Our solution is easily customizable. You can customize the:

* Input data visualizations.
  * See [`sagemaker/3_data_visualization.ipynb`](sagemaker/3_data_visualization.ipynb).
* Machine learning.
  * See [`sagemaker/source/train.py`](sagemaker/source/train.py).
  * See [`sagemaker/source/dl_utils/network.py`](sagemaker/source/dl_utils/network.py).
* Dataset processing.
  * See [`sagemaker/1_introduction.ipynb`](sagemaker/1_introduction.ipynb) on how to define the config file.

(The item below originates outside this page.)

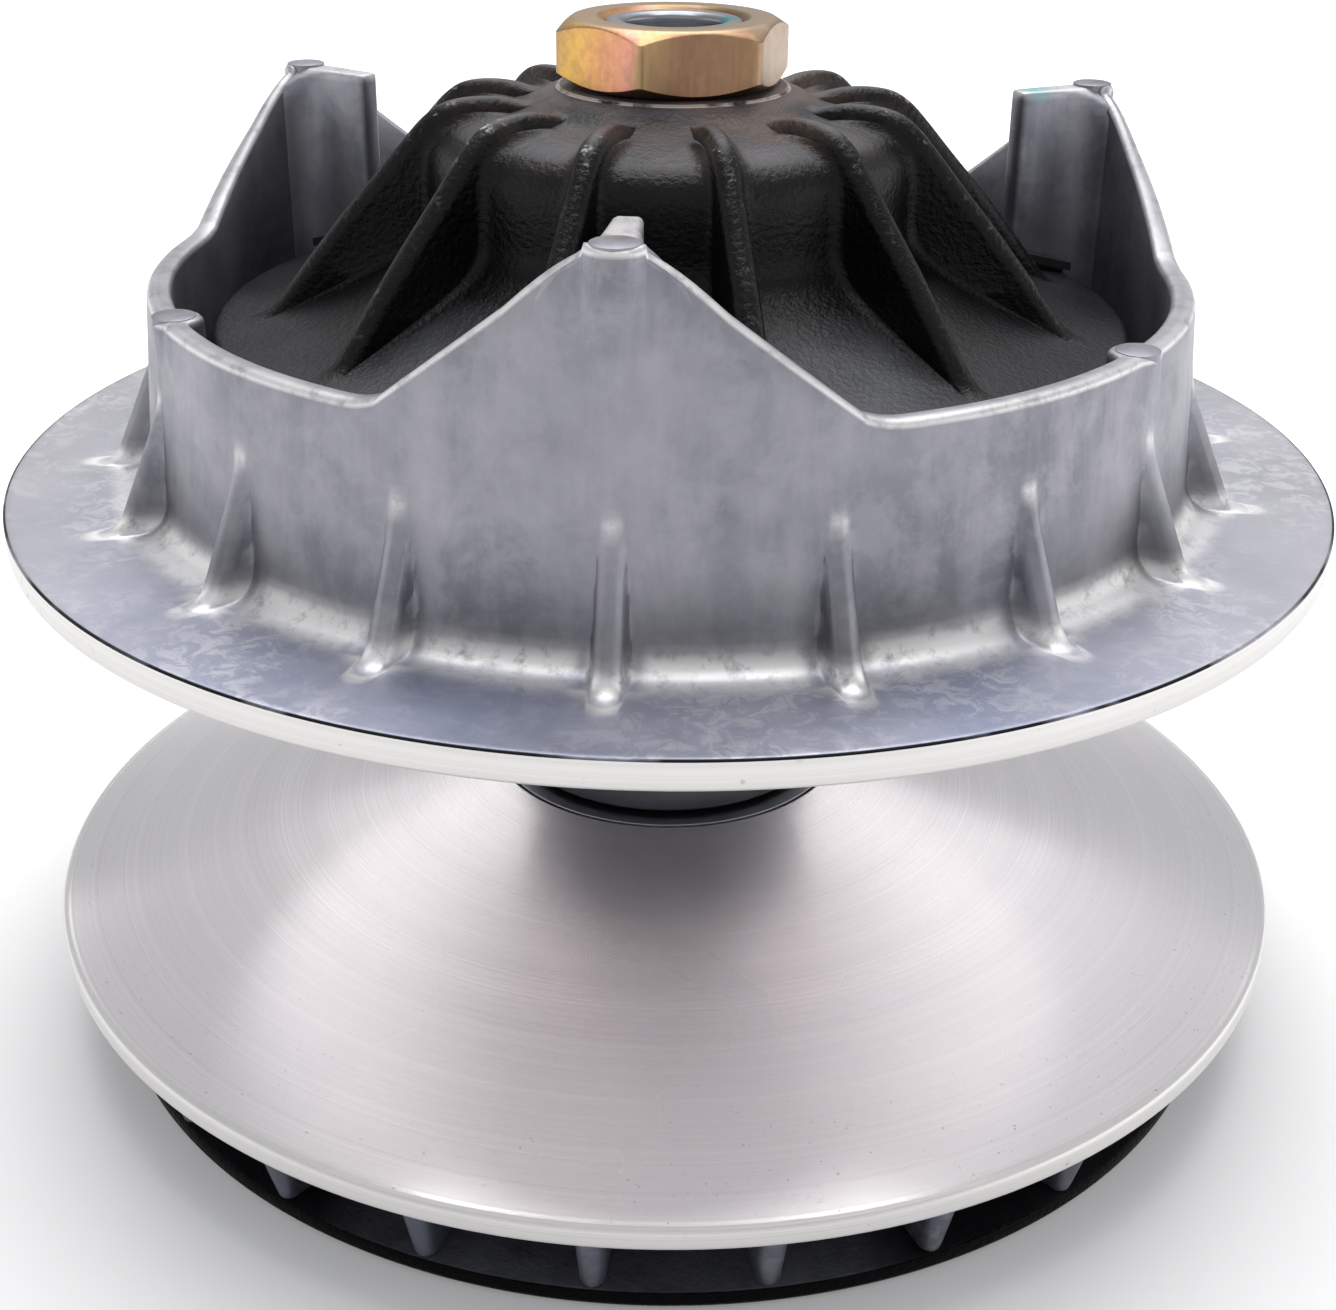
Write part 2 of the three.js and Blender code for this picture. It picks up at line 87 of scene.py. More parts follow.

Additionally, you can change configuration in the config file located [here](./config/config.yaml).
The default configuration is as follows:

* `fleet_info_fn=data/example_fleet_info.csv`
* `fleet_sensor_logs_fn=data/example_fleet_sensor_logs.csv`
* `vehicle_id_column=vehicle_id`
* `timestamp_column=timestamp`
* `target_column=target`
* `period_ms=30000`
* `dataset_size=10000`
* `window_length=20`
* `chunksize=10000`
* `processing_chunksize=1000`
* `fleet_dataset_fn=data/processed/fleet_dataset.csv`
* `train_dataset_fn=data/processed/train_dataset.csv`
* `test_dataset_fn=data/processed/test_dataset.csv`
* `period_column=period_ms`

`fleet_info_fn`, `fleet_sensor_logs_fn`, `fleet_dataset_fn`, `train_dataset_fn`, `test_dataset_fn` defines the location of dataset files.

`vehicle_id_column`, `timestamp_column`, `target_column`, and `period_column` defines the headers for columns

`dataset_size`, `chunksize`, `processing_chunksize`, `period_ms`, and `window_length` defines properties of the dataset.